▶ [Exercise directions]: Beginning with the line that contains "attach(piece, body)", extract each line through the end of the listing below, with no additions or omissions.

Scripts that build objects
═══

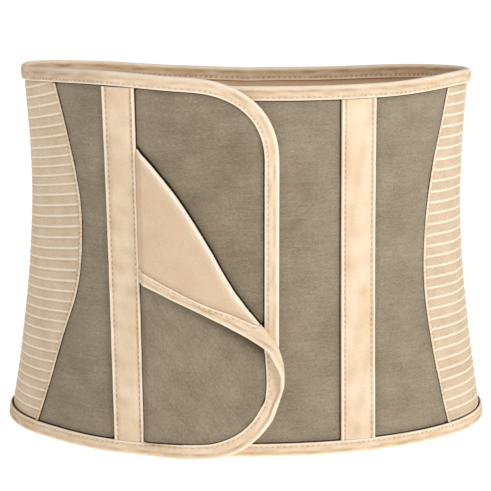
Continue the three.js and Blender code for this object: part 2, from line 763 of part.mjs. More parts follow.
// Band of the outer flap: pairs of outer and inner places, from the strip's foot to the turned end
function bandPairs() {
  const pairs = [];
  const start = OUTER_REACH - FOOT_CORNER.across;
  const footStart = stripEdgeAt(0) + GAP;
  steps(3).forEach((t) => {
    const s = mix(footStart, start, t);
    pairs.push([toPlane([s, 0]), toPlane([s, bandSeamFoot(s)])]);
  });
  const seamShare = 1 - (BINDING_WIDTH + SEAM_PAST_BINDING) / FOOT_CORNER.across;
  BAND_TURNS.forEach((turn) => {
    const s = start + cornerColumn(FOOT_CORNER, turn);
    const inner = start + cornerColumn(FOOT_CORNER, turn) * seamShare;
    pairs.push([toPlane([s, flapFoot(s, 0, OUTER_REACH)]), toPlane([inner, bandSeamFoot(inner)])]);
  });
  BAND_CURLS.forEach((share) => {
    const b = share * FOLD_LENGTH;
    pairs.push([[b, leaveAt(b) + rolledAt(b)], [b, FOLD_LENGTH * curlSeam(share)]]);
  });
  // The inner side crosses from the flat over the roll to the turned side here.
  const flatPair = pairs[pairs.length - 1];
  const crossing = BAND_CROSSING * FOLD_LENGTH;
  const turnedPair = [
    [crossing, leaveAt(crossing) + rolledAt(crossing)],
    [crossing, turnedAcross(crossing, FOLD_LENGTH * turnedSeam(BAND_CROSSING))],
  ];
  steps(4).slice(1).forEach((t) => {
    pairs.push(flatPair.map((place, i) => place.map((value, k) => mix(value, turnedPair[i][k], t))));
  });
  BAND_TURNED.forEach((share) => {
    const slant = BAND_SLANT.most * clamp01((BAND_SLANT.from - share) / BAND_SLANT.over);
    const b = share * FOLD_LENGTH;
    const inner = (share - slant) * FOLD_LENGTH;
    pairs.push([
      [b, leaveAt(b) + rolledAt(b)],
      [inner, turnedAcross(inner, FOLD_LENGTH * turnedSeam(share - slant))],
    ]);
  });
  return pairs;
}
// Shares across the band, inner to outer, that keep its flat, rolled and turned stretches on their own
// columns, each at least the least share wide
const LEAST_SHARE = 0.1;
function bandShares([outer, inner]) {
  const leave = leaveAt(outer[0]);
  const roll = leave + Math.PI * radiusAt(outer[0]);
  const share = (a) => (a - inner[1]) / (outer[1] - inner[1]);
  const flatMost = 1 - 2 * LEAST_SHARE;
  const unrolled = outer[0] > FOLD_LENGTH;
  const flat = unrolled ? flatMost : Math.min(flatMost, Math.max(LEAST_SHARE, share(leave)));
  const rolledMost = 1 - LEAST_SHARE;
  const rolled = unrolled ? rolledMost : Math.min(rolledMost, Math.max(flat + LEAST_SHARE, share(roll)));
  const shares = [0, 0.5, 1].map((t) => flat * t);
  [0.33, 0.67, 1].forEach((t) => shares.push(mix(flat, rolled, t)));
  [0.5, 1].forEach((t) => shares.push(mix(rolled, 1, t)));
  return shares;
}
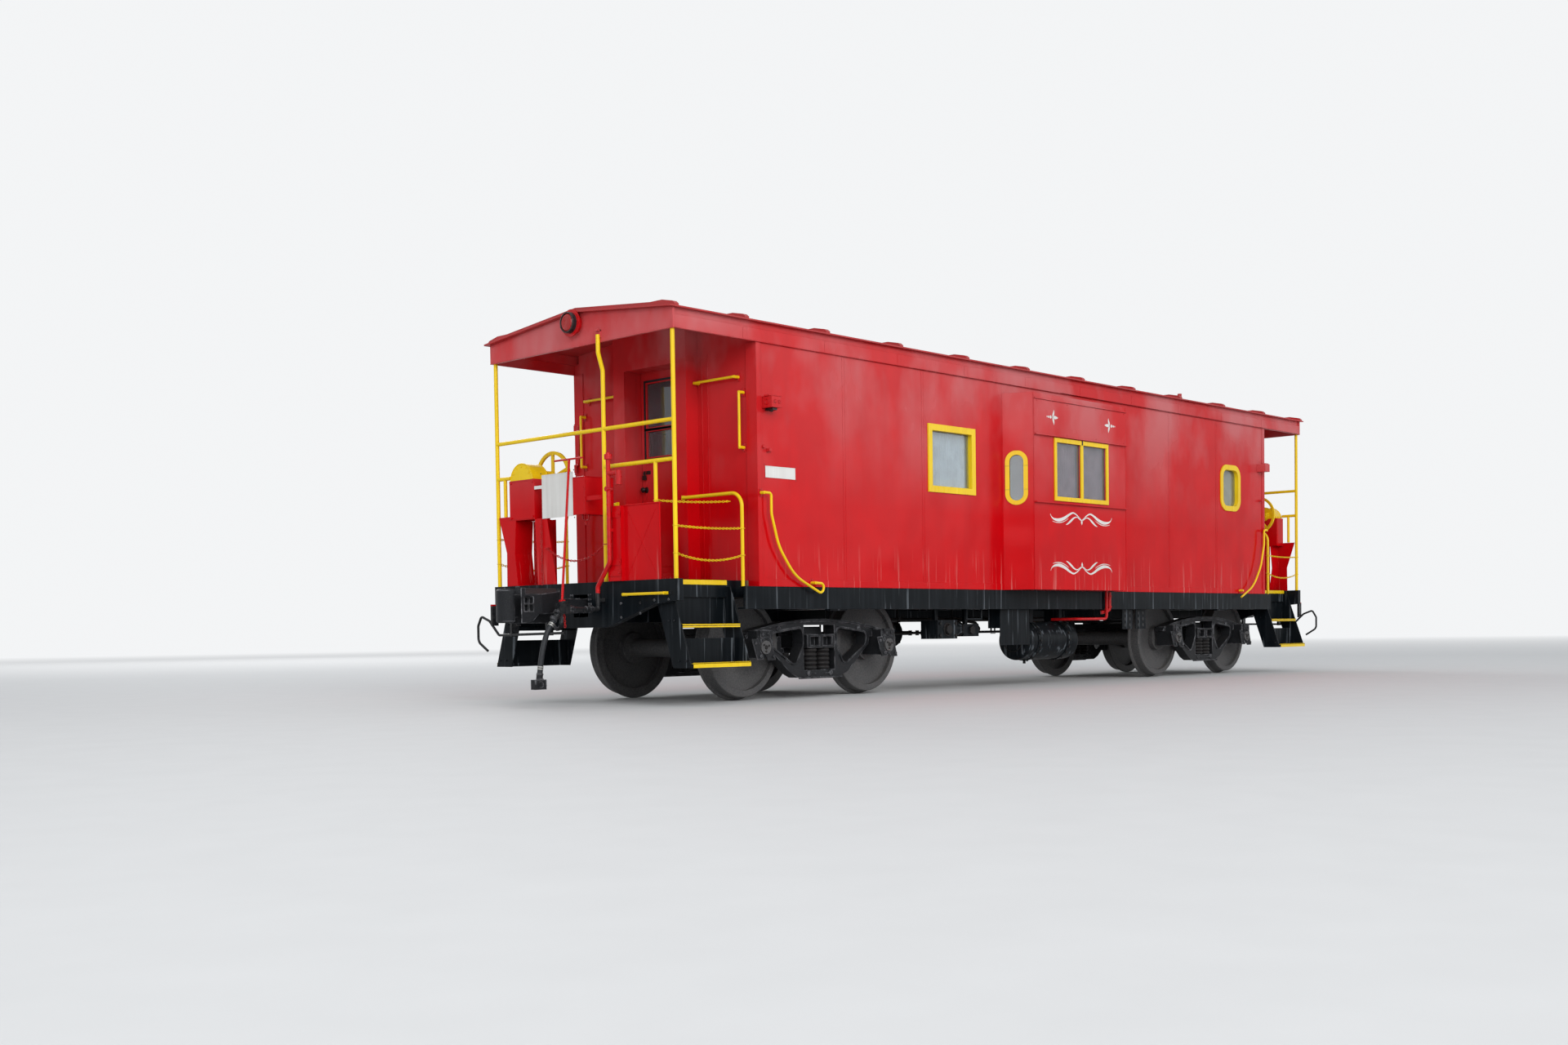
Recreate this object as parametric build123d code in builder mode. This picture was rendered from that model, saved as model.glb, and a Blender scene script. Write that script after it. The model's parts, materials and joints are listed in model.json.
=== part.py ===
from build123d import *
import math
import os

os.makedirs("parts", exist_ok=True)

# Driving dimensions, in millimetres. Heights are given above the rail head,
# and rail_top lifts them so that the wheel flanges stand at zero.
flange_depth = 28
rail_top = flange_depth

# Body
body_half_length = 4709
body_half_width = 1245
wall_thickness = 60
sill_bottom_height = 799
wall_bottom_height = 999
floor_top_height = 1055
bay_top_height = 3045
fascia_bottom_height = bay_top_height + 97
fascia_top_height = fascia_bottom_height + 113
eave_height = fascia_top_height + 57
ridge_height = eave_height + 128
panel_seam = 2

# Roof
roof_half_length = 5760
roof_half_width = 1290
roof_sheet_thickness = 25
roof_edge_thickness = 14
fascia_half_length = 5710
fascia_half_width = 1262
fascia_thickness = 25
rib_half_width = 26
rib_rise = 20
rib_start = -4858
rib_pitch = 1056.5
rib_count = 10
end_rib_x = 5690

# Running gear
wheel_radius = 457
wheelbase = 1727
truck_centre_x = 3629
wheel_back_spacing = 1353
wheel_width = 140
axle_radius = 85
wheel_seat_radius = 97
journal_radius = 75
journal_end_y = 1080
end_cap_radius = 62
end_cap_y = 1112
journal_clearance = 0.3
frame_inner_y = 850
frame_outer_y = 970
bolster_seat_height = 690
centre_plate_radius = 160

# Platforms
platform_half_width = 1060
platform_thickness = 25
end_sill_x = 5640
end_sill_thickness = 70
rail_pipe_radius = 19
rail_x = 5680
post_y = 1222
top_rail_height = 2390
low_rail_height = 2060
short_post_height = 1703

# Coupler
coupler_height = 850
shank_half = 65
shank_gap = 35
coupler_pin_x = 5350
coupler_pin_radius = 35
pin_clearance = 0.3

# Bay
bay_depth = 280
bay_wall_half = 1045
bay_front_half = 890
bay_wall = 45

# Door
door_opening_half = 345
door_threshold = 55
door_top_height = 3055
surround_half = 500
surround_depth = 150
door_thickness = 42
door_lap = 20
door_gap = 5
pin_radius = 8

half_wheelbase = wheelbase / 2
axle_z = rail_top + wheel_radius
wall_inner_y = body_half_width - wall_thickness
floor_top_z = rail_top + floor_top_height
wall_bottom_z = rail_top + wall_bottom_height
sill_bottom_z = rail_top + sill_bottom_height
fascia_bottom_z = rail_top + fascia_bottom_height
fascia_top_z = rail_top + fascia_top_height
eave_z = rail_top + eave_height
ridge_z = rail_top + ridge_height
roof_slope = (ridge_z - eave_z) / roof_half_width
rib_slope = (ridge_z + roof_sheet_thickness - eave_z - roof_edge_thickness) / roof_half_width
node_names = []


def up(height):
    return rail_top + height


def block(x_span, y_span, z_span, mode=Mode.ADD):
    spans = (x_span, y_span, z_span)
    centre = tuple((low + high) / 2 for low, high in spans)
    size = tuple(abs(high - low) for low, high in spans)
    with Locations(centre):
        Box(*size, mode=mode)


def mirrored_blocks(x_span, y_span, z_span, mode=Mode.ADD):
    block(x_span, y_span, z_span, mode)
    block(x_span, tuple(-value for value in y_span), z_span, mode)


def bar(start, end, radius, mode=Mode.ADD):
    run = Vector(*end) - Vector(*start)
    with BuildSketch(Plane(origin=start, z_dir=run)) as profile:
        Circle(radius)
    extrude(profile.sketch, amount=run.length, mode=mode)


def bent_bar(points, bend, radius):
    with BuildLine() as route:
        FilletPolyline(*points, radius=bend)
    with BuildSketch(Plane(origin=route.line @ 0, z_dir=route.line % 0)) as profile:
        Circle(radius)
    sweep(profile.sketch, path=route.line)


def prism_x(outline, x_span, mode=Mode.ADD):
    # The outline is (y, z) pairs, extruded along the car.
    low, high = min(x_span), max(x_span)
    with BuildSketch(Plane(origin=(low, 0, 0), x_dir=(0, 1, 0), z_dir=(1, 0, 0))) as profile:
        Polygon(*outline, align=None)
    extrude(profile.sketch, amount=high - low, mode=mode)


def prism_y(outline, y_span, mode=Mode.ADD):
    # The outline is (x, z) pairs, extruded across the car.
    low, high = min(y_span), max(y_span)
    with BuildSketch(Plane(origin=(0, high, 0), x_dir=(1, 0, 0), z_dir=(0, -1, 0))) as profile:
        Polygon(*outline, align=None)
    extrude(profile.sketch, amount=high - low, mode=mode)


def prism_z(outline, z_span, mode=Mode.ADD):
    low, high = min(z_span), max(z_span)
    with BuildSketch(Plane.XY.offset(low)) as profile:
        Polygon(*outline, align=None)
    extrude(profile.sketch, amount=high - low, mode=mode)


def roof_under_z(y):
    return eave_z + (roof_half_width - abs(y)) * roof_slope


def write(piece, name):
    piece.part.label = name
    export_step(piece.part, f"parts/{name}.step")
    node_names.append(name)


def write_group(name, *pieces):
    # Plates that only touch stay separate solids of one node.
    group = Compound([solid for piece in pieces for solid in piece.part.solids()])
    group.label = name
    export_step(group, f"parts/{name}.step")
    node_names.append(name)


def turned(piece):
    # The far end repeats the near end, turned half round about the middle.
    with BuildPart() as copy:
        add(piece.part, rotation=(0, 0, 180))
    return copy


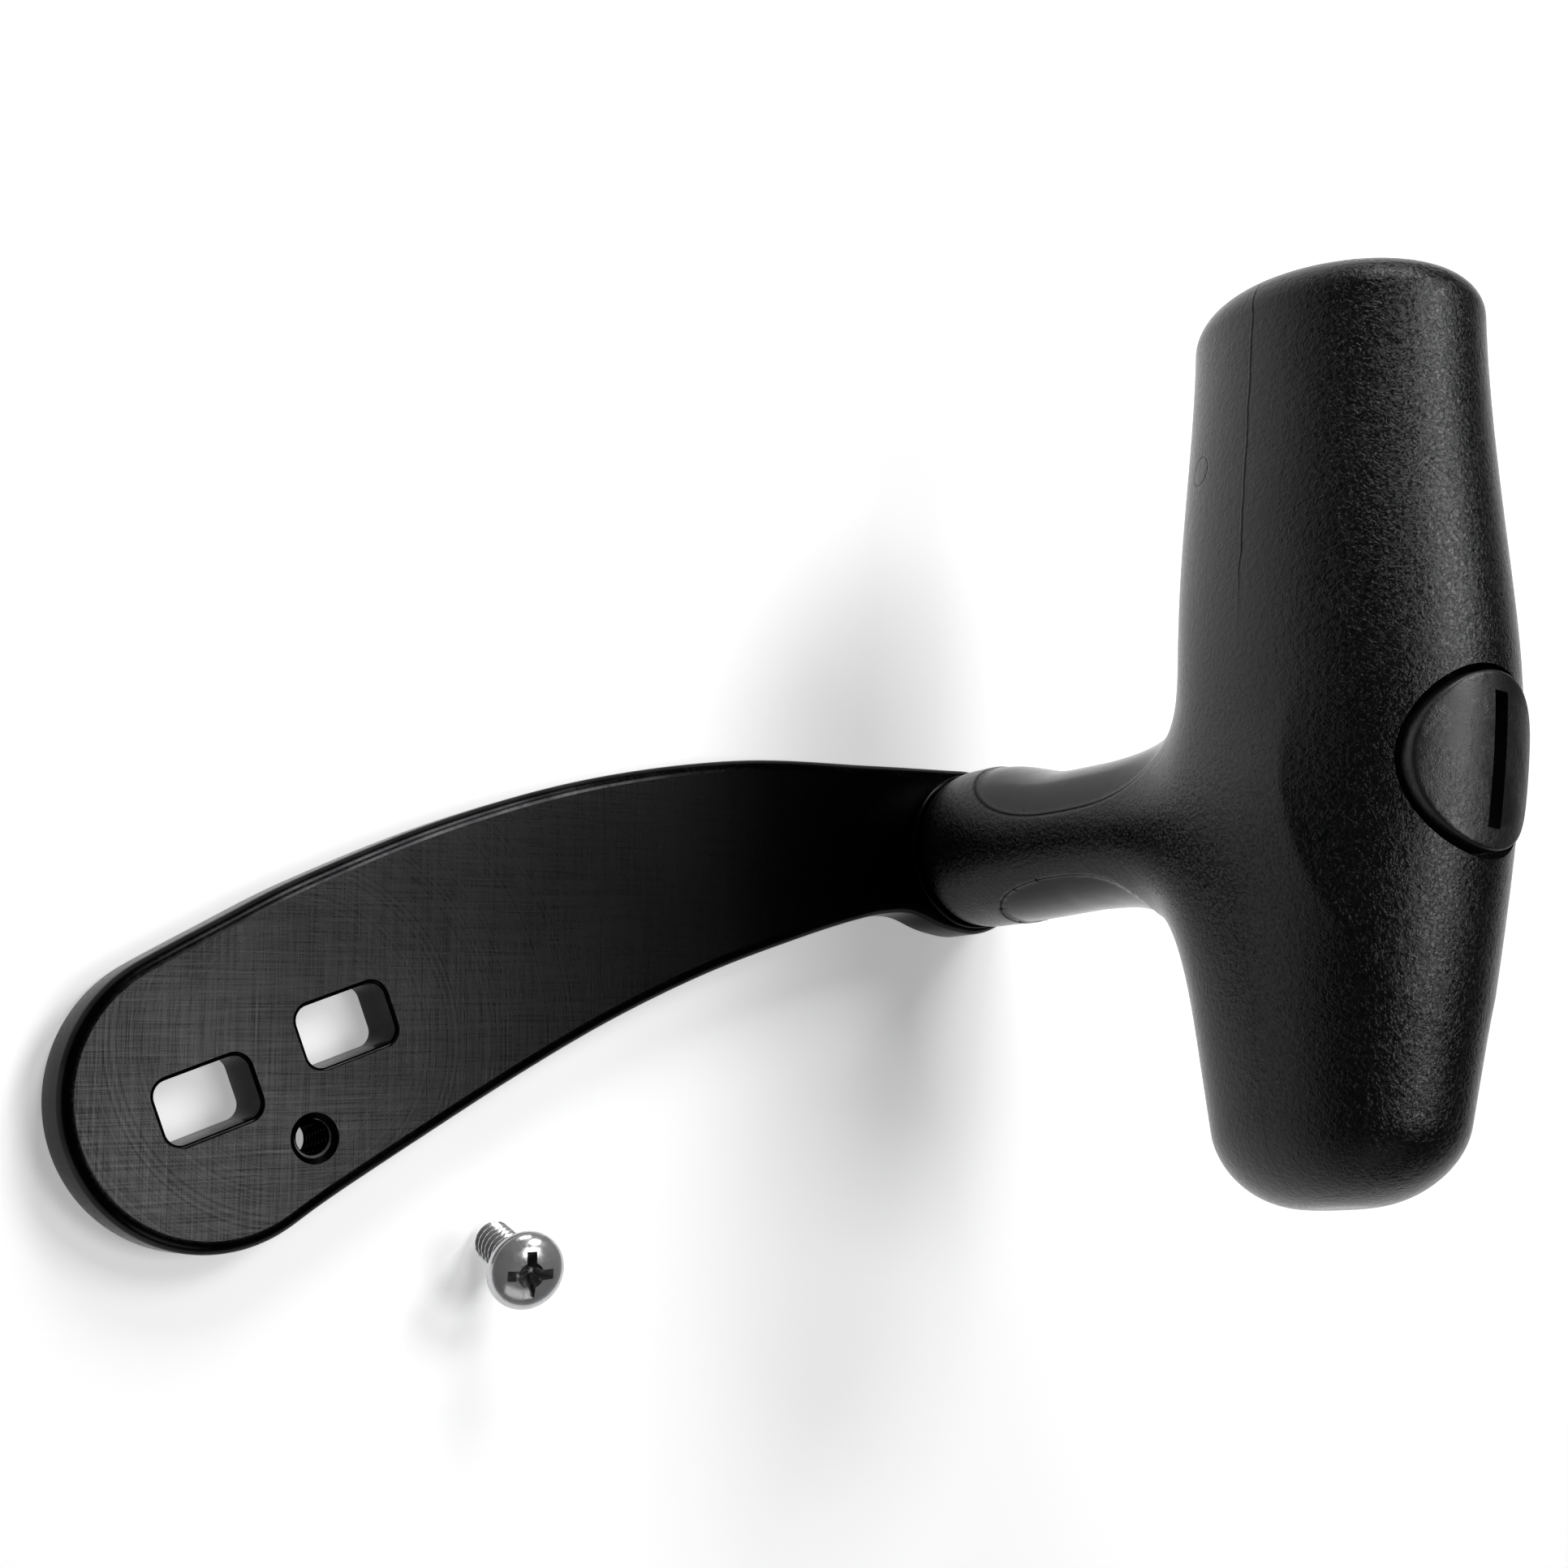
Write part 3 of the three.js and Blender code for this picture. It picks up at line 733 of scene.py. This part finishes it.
def panel_edge(x, y, z):
    """1 on the outline of the neck's smooth panels, less inside; the upper one wraps further round."""
    around = np.arctan2(np.abs(y), -x) - math.pi / 2
    edges = []
    for reach, middle, half in (UPPER_PANEL, LOWER_PANEL):
        wide, tall = np.abs(around / reach), np.abs((z - middle) / half)
        edges.append((wide**PANEL_POWER + tall**PANEL_POWER) ** (1 / PANEL_POWER))
    return np.where(y > 0, *edges)


def grip_field(x, y, z):
    """The bar with its neck, which is narrowest in the middle and has two sunken smooth panels."""
    spread = np.sqrt(x**2 + (y + 0.75 * ease((z - 12) / 14)) ** 2)
    foot = np.clip((10.5 - z) / 3, 0, 1) ** 2
    neck = spread - (NECK_RADIUS + 0.6 * ease((28.0 - z) / 14.0) - 0.5 * foot)
    dish = ease(np.clip((z - 15.0) / 10.0, 0, 1) * np.clip((44.0 - z) / 12.0, 0, 1))
    dish = np.where(y > 0, 0.75, 0.3) * dish * np.clip(1 - (x / 6.5) ** 2, 0, 1)
    sunken = np.clip((1.0 - panel_edge(x, y, z)) / 0.03, 0, 1)
    neck = soft_cut(neck + sunken * (0.2 + dish), NECK_BASE - z, 0.9)
    neck = np.maximum(neck, z - BAR_Z)
    return soft_union(bar_field(x, y, z), neck, 13.0 - 5.0 * np.tanh(y / 6))


def cap_field(x, y, z):
    """A disc that follows the bar's outer face, on a round skirt."""
    spread = np.sqrt(x**2 + y**2)
    disc = soft_cut(spread - CAP_RADIUS, bar_field(x, y, z - CAP_PROUD), CAP_ROUND)
    disc = soft_cut(disc, CAP_SEAT + 0.06 - z, 0.2)
    wall = np.maximum(spread - SKIRT_RADII[1], SKIRT_RADII[0] - spread)
    skirt = np.maximum(wall, np.maximum(SKIRT_BOTTOM - z, z - 75))
    return np.minimum(disc, skirt)


def build_grip(look, place):
    low, high = (-18, -LOWER - 2, NECK_BASE - 1), (18, UPPER + 2, BAR_Z + HALF_DEPTH + 3)
    grip = add_piece("t_bar_grip", *surface(grip_field, low, high, GRIP_CELL), [look], place)
    combine(grip, cutter(turned(GRIP_BORE, 128), place))
    smooth(grip, 45)
    return grip


def build_cap(look, place):
    low, high = (-8.85, -8.85, 68.0), (8.85, 8.85, 80.2)
    cap = add_piece("slotted_cap", *surface(cap_field, low, high, CAP_CELL), [look], place)
    width, length = SLOT_SIZE
    levels = [(0, SLOT_FLOOR), (0, SLOT_FLOOR + 1.5), (0.1, 82)]
    slot = [rounded_rectangle(width + wider, length + wider, 0.12, z, 3) for wider, z in levels]
    combine(cap, cutter(stacked(slot), place))
    smooth(cap, 45)
    return cap


# Lock screw

def build_screw(look, recess_shade_look):
    end = SCREW_LENGTH
    rings = threaded(SCREW_ROOT, SCREW_CREST, SCREW_PITCH, end - 0.35, SCREW_ROOT, 0.9, count=96, step=0.06)
    shoulder = [(1.6, end - 0.2), (1.7, end - 0.06), (1.85, end)]
    brim = [(3.75, end), (3.87, end + 0.05), (HEAD_RADIUS, end + 0.18)]
    rings += [circle(radius, z) for radius, z in shoulder + brim]
    top = end + HEAD_HEIGHT
    for angle in np.linspace(0.02, math.pi / 2, 22)[:-1]:
        radius = HEAD_RADIUS * math.cos(angle) ** 0.9
        rings.append(circle(radius, top - HEAD_RISE + HEAD_RISE * math.sin(angle)))
    axis = (-math.sin(SCREW_TOWARDS), math.cos(SCREW_TOWARDS), 0)
    lift = 0.72 * SCREW_CREST * math.sin(SCREW_LEAN)
    place = shift(*SCREW_AT, lift) @ Quaternion(axis, SCREW_LEAN).to_matrix().to_4x4()
    # The cut faces of the cross recess take a darker steel: painted shade inside the recess, not a different
    # metal
    looks = [look, recess_shade_look]
    screw = add_piece("pan_head_screw", *stacked(rings, (0, 0, 0), (0, 0, top)), looks, place)
    # The cross recess: two crossed wings, as half length, half width and z, and a cone in the middle
    wings = [(0.8, 0.3, top - 1.9), (1.2, 0.42, top - 1.5), (2.45, 0.52, top - 0.2), (2.75, 0.55, top + 1)]
    wings = [np.array([(a, b, z), (-a, b, z), (-a, -b, z), (a, -b, z)]) for a, b, z in wings]
    for turn in (RECESS_TURN, RECESS_TURN + math.pi / 2):
        combine(screw, cutter(stacked(wings), place @ Matrix.Rotation(turn, 4, "Z"), looks))
    cone = [(0.3, top - 2.1), (1.25, top - 0.5), (1.5, top + 1)]
    combine(screw, cutter(turned(cone, 24), place, looks))
    smooth(screw, 38)
    return screw


def main():
    add_camera()
    add_floor()
    add_world()
    for softbox in SOFTBOXES:
        add_softbox(*softbox)
    on_spindle = shift(CRANK, 0) @ Matrix.Rotation(GRIP_TURN, 4, "Z")
    stainless = polished_steel("stainless_bright", (0.66, 0.66, 0.67), 0.15, 0.0008, 0.72)
    # Darker steel for the screw's cross recess: painted shade inside the recess
    recess = polished_steel("stainless_painted_recess_shade", (0.2, 0.2, 0.203), 0.2)
    pieces = [
        (build_arm(machined_face(), anodised_rim()), "arm", "crank_arm", "black_anodised_aluminium"),
        (build_grip(nylon_grain(), on_spindle), "grip", "grip_body", "black_nylon"),
        (build_cap(cap_nylon(), on_spindle), "cap", "grip_cap", "black_nylon"),
        (build_screw(stainless, recess), "lock_screw", "lock_screw", "stainless_steel"),
    ]
    for piece, body, node, slot in pieces:
        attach(piece, body)
        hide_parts(node)
    looks = {
        "stainless_steel": stainless,
        "bearing_steel": polished_steel("bearing_bright", (0.62, 0.63, 0.65), 0.1),
        "brass_cage": polished_steel("cage_brass", (0.6, 0.42, 0.18), 0.25),
        "black_rubber": soft_plain("seal_rubber", (0.015, 0.015, 0.015), 0.7),
        "white_acetal": soft_plain("acetal", (0.75, 0.74, 0.7), 0.45),
    }
    slots = {part["node"]: part["material_slot"] for part in frame["record"]["subparts"]}
    replaced = {row[2] for row in pieces}
    for name, node in frame["nodes"].items():
        if name not in replaced:
            for place in node.material_slots:
                place.material = looks[slots[name]]


main()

═══

▶ [Correct response]:
        attach(piece, body)
        hide_parts(node)
    looks = {
        "stainless_steel": stainless,
        "bearing_steel": polished_steel("bearing_bright", (0.62, 0.63, 0.65), 0.1),
        "brass_cage": polished_steel("cage_brass", (0.6, 0.42, 0.18), 0.25),
        "black_rubber": soft_plain("seal_rubber", (0.015, 0.015, 0.015), 0.7),
        "white_acetal": soft_plain("acetal", (0.75, 0.74, 0.7), 0.45),
    }
    slots = {part["node"]: part["material_slot"] for part in frame["record"]["subparts"]}
    replaced = {row[2] for row in pieces}
    for name, node in frame["nodes"].items():
        if name not in replaced:
            for place in node.material_slots:
                place.material = looks[slots[name]]


main()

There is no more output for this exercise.